Work to complete: Extract and list every line that contains the word "axis".

Records that describe objects:

——————————

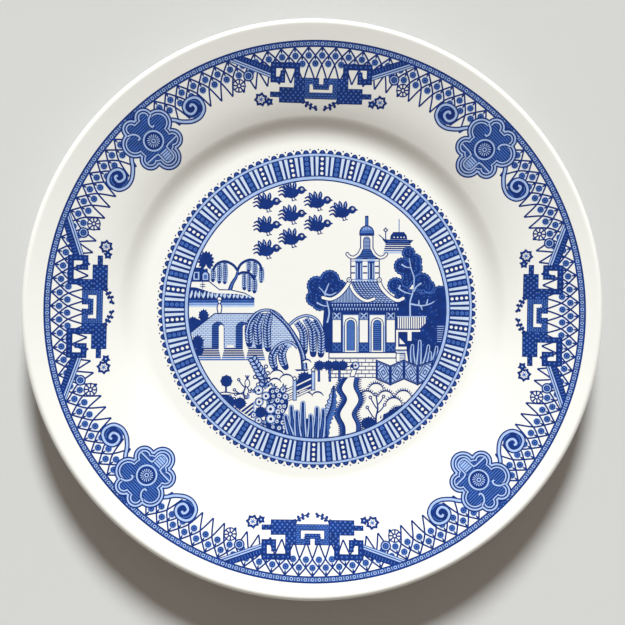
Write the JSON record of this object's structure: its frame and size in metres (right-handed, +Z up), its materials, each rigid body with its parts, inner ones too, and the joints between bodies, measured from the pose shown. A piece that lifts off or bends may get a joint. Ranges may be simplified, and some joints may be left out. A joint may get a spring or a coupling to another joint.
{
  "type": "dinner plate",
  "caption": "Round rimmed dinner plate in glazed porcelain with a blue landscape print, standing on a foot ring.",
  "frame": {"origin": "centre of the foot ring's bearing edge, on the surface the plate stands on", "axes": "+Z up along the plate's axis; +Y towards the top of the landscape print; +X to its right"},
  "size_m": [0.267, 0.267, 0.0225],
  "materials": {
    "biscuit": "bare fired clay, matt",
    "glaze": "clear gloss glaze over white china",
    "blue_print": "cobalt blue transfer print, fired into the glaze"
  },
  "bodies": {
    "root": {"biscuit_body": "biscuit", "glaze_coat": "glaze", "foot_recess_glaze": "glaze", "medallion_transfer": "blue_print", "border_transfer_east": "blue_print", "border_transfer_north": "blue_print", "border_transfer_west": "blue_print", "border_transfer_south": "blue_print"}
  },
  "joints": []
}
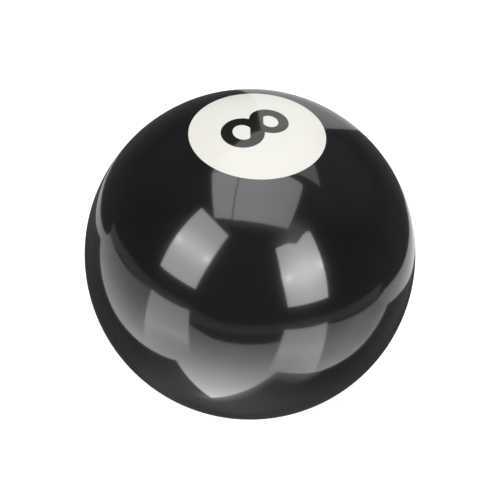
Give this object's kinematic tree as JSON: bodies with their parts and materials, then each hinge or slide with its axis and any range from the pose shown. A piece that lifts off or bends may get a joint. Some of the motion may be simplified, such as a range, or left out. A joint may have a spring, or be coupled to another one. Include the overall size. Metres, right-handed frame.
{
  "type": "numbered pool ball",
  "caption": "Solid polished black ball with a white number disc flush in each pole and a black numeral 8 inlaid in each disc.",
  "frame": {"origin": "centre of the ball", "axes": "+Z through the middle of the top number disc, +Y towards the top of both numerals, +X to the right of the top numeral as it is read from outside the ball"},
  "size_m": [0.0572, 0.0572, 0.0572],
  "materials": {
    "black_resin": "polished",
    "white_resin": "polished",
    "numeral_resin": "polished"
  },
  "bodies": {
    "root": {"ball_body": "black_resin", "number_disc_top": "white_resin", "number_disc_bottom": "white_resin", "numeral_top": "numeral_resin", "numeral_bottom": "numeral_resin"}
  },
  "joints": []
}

——————————

Solution to this exercise:
  "frame": {"origin": "centre of the foot ring's bearing edge, on the surface the plate stands on", "axes": "+Z up along the plate's axis; +Y towards the top of the landscape print; +X to its right"},
Give this object's kinematic tree as JSON: bodies with their parts and materials, then each hinge or slide with its axis and any range from the pose shown. A piece that lifts off or bends may get a joint. Some of the motion may be simplified, such as a range, or left out. A joint may have a spring, or be coupled to another one. Include the overall size. Metres, right-handed frame.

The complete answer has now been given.